Another trip on the  Plymouth Argyle roller coaster on Saturday saw Fleetwood make the long journey down to Plymouth. It’s all a bit Forrest Gump with Argyle at Home Park this season: this is a team where you’re never quite sure ‘what you’re gonna get’ when the whistle blows. The previous weekend’s car-crash at Luton came on the heels of a much improved run – three wins in four in the league and FA Cup – and was a salutary reminder of the magnitude of the task ahead.

As it turned out, what we did get on Saturday was a resilient Argyle performance with a much improved showing across the board. Two goals in nine minutes in the second half were the highlights of course. But, in many ways, the most encouraging feature was an uncharacteristic – in recent weeks at least – display of first half fortitude.

So far this season, Argyle have conceded seven goals in the first 15 minutes of games, more than any other team in the league. So when Fleetwood came out all guns blazing, nobody would have been surprised to see the men in green once again fall behind early on. It was highly encouraging, then, to see Argyle take control of the game. Not only were they keeping the ball out of Macey’s net, they were breaking the high press that pinned them back in the opening exchanges.

Fleetwood aren’t the best team that Argyle will come up against this season but they are very far from the worst. Let’s not forget they were starting the game 11 points and 10 places ahead of the Pilgrims. They would certainly have fancied their chances of taking a least a point back to the north west so Adams’ men can be very satisfied with the outcome. The manager seems to have got his team selection and tactics spot on.

It was a significant day right across the lower half of League One as well. The bottom three – Bradford, Wimbledon and Argyle – all won, while the five teams immediately above all lost, meaning that just four points now separate the bottom six. When you’re scrapping for survival, every game is important. But there are a couple of reasons to be hopeful for a decent return from Argyle’s games in the run-up to Christmas.

The first piece of good news is that the Pilgrims have now played all the clubs currently occupying the top nine places in League One. Maybe it’s grasping at straws, but that does put the disappointing season so far into perspective. Even more importantly, the average league position of Argyle’s next five opponents – up to and including Boxing Day – is 18th. In contrast, the rest of the bottom six clubs face opponents with average league positions of 10th to 12th (Oxford have the toughest run, facing three clubs currently in the top eight).

So with the easiest run-in to Christmas – on paper at least – of all the teams around them, this is Argyle’s chance to put some daylight between them and the relegation zone by the turn of the year.

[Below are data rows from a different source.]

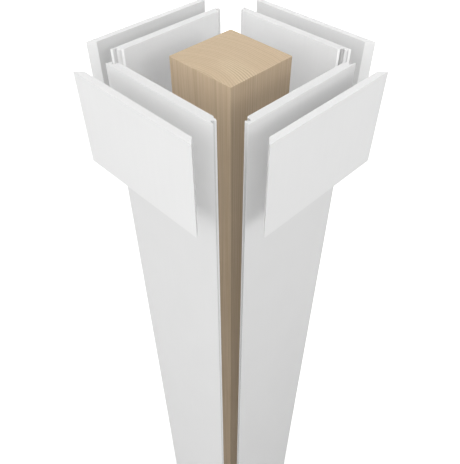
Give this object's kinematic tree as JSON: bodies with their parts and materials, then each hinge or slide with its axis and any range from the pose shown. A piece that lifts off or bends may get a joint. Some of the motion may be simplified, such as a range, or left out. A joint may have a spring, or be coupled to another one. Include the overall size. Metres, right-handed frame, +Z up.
{
  "type": "porch column wrap",
  "caption": "Square timber porch post with mitred white shaft boards round it and short capital boards at the top, shown pulled apart.",
  "frame": {"origin": "middle of the post's foot, on the floor", "axes": "+Z up along the post; -Y out of the front shaft board, +X to the right of it"},
  "size_m": [0.412, 0.412, 2.438],
  "materials": {
    "timber": "dressed, unfinished",
    "shaft_white": "smooth satin cellular board",
    "capital_white": "smooth satin cellular board"
  },
  "bodies": {
    "root": {"timber_post": "timber", "shaft_board_front": "shaft_white", "shaft_board_right": "shaft_white", "shaft_board_back": "shaft_white", "shaft_board_left": "shaft_white", "capital_board_front": "capital_white", "capital_board_right": "capital_white", "capital_board_back": "capital_white", "capital_board_left": "capital_white"}
  },
  "joints": []
}
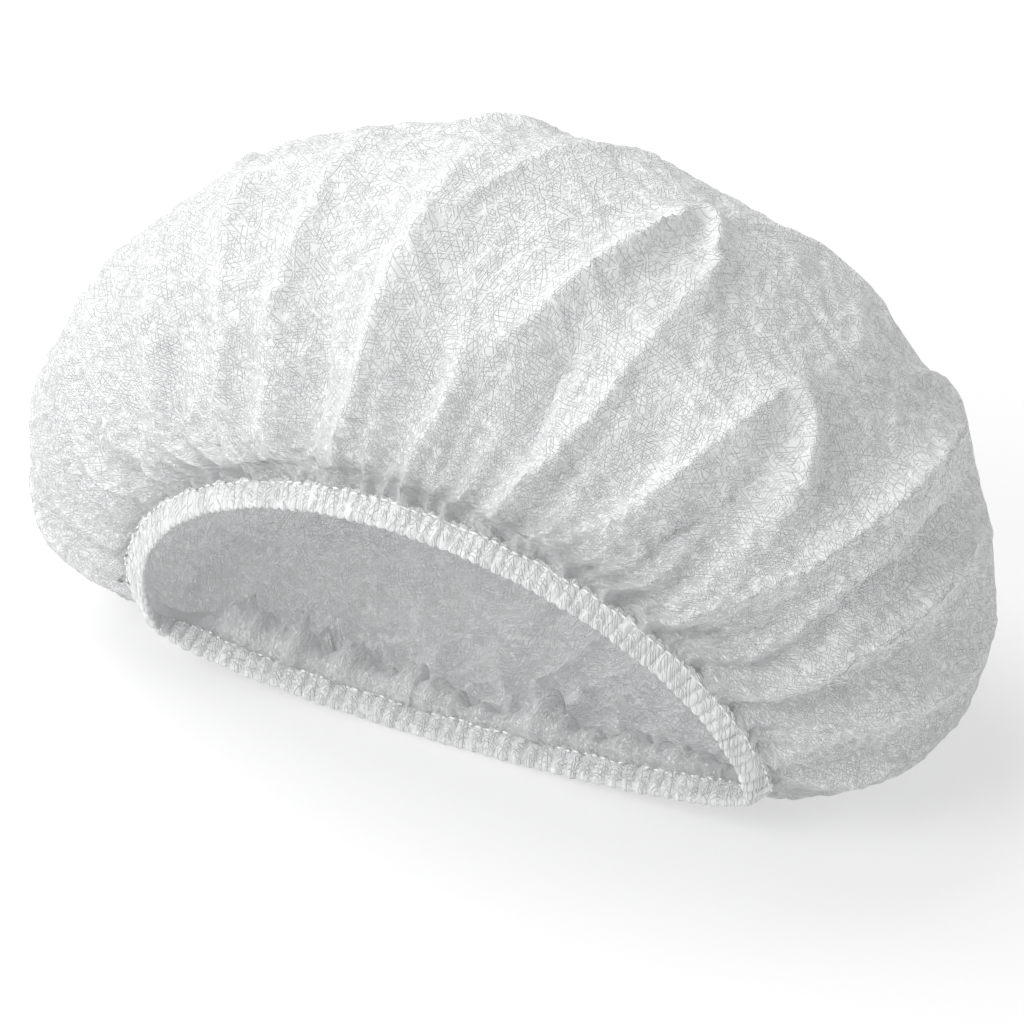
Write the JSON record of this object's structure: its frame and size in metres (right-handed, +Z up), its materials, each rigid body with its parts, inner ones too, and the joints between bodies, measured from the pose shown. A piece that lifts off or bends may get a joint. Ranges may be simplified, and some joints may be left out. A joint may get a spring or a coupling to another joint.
{
  "type": "disposable hair cover cap",
  "caption": "Puffed bouffant hair cover of thin white non-woven cloth with a gathered elastic band round an open mouth, lying on its side.",
  "frame": {"origin": "on the ground under the middle of the cap as it lies", "axes": "+X along the long side of the cap, to the right seen from the mouth; -Y out of the mouth; +Z up"},
  "size_m": [0.3042, 0.182, 0.1684],
  "materials": {
    "nonwoven_cloth": "thin white non-woven fibre sheet, slightly see-through, matt with a soft sheen",
    "gathered_band": "the same cloth folded over narrow elastic and gathered, opaque white and matt"
  },
  "bodies": {
    "root": {"crown": "nonwoven_cloth", "elastic_band": "gathered_band"}
  },
  "joints": []
}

Next up is a trip to Shrewsbury on Tuesday. On recent form, the clubs are neck-and-neck with both having three wins and three losses in the last six. You can’t help feeling that a back-to-back win (which would be only the second such sequence of the campaign so far) would be a huge tonic for Argyle ahead of Saturday’s clash with Oxford.

The latter is an FA Cup game rather than a league match of course, but it assumes extra significance as an opportunity to exorcise the demons of what was probably the worst performance of the season. The 2-0 loss to Oxford at the Kassam last month wasn’t the biggest margin of defeat but arguably marked the low point of the season so far given the league position of the opposition.

The FA Cup also brings the potential of a cash injection plus the chance of a morale boosting big 3rd round draw in the New Year. And now that Argyle have shed the distractions of the Carabao Cup and the other ‘trophy-that-must-not-be-named’, an FA Cup run wouldn’t distract too much from the real business of avoiding relegation.

Improved performances will be critical to maintaining supporter backing as well. It was a cause for mild concern that Saturday’s 8,301 attendance was more than 2,000 down on the average for last season, albeit the 650 mile round trip meant that just 92 members of the Cod Army made it down. The average League attendance at Home Park so far the season so far is 9,100, down 13% for the whole of last year and the 10,000 mark has only been exceeded once this season (for the Sunderland game).

Yet, there was a sense after the final whistle on Saturday that Argyle now have something solid to build on. It’s taken a while but the Green Army is beginning to get a feel for the qualities of some of the new signings and while 10 goal Freddie Ladapo stands out, slow-burners like Niall Canavan are gradually gathering admirers. On the other hand, the jury is still very much out on Tafari Moore and Ashley Smith-Brown. The latter turned in a very solid performance against Fleetwood. Nonetheless, there’s still a lurking suspicion that the two fullbacks might be a bit too lightweight for the trench warfare of a coming League One winter campaign.

All of which, inevitably, turns thoughts towards the looming January transfer window and where Derek Adams might look to strengthen. But that’s a story for another day. On the subject of managers, with Joey ‘Bad-Boy’ Barton facing off across the technical area for the first time with our own famously fiery gaffer, you’d have got pretty short odds on one or both of the managers being sent to the stands under the new red card system. In the event it all passed of peacefully, Barton stalking off at full time, hands thrust deep into his pockets, looking uncannily like a footballing version of Liam Gallagher.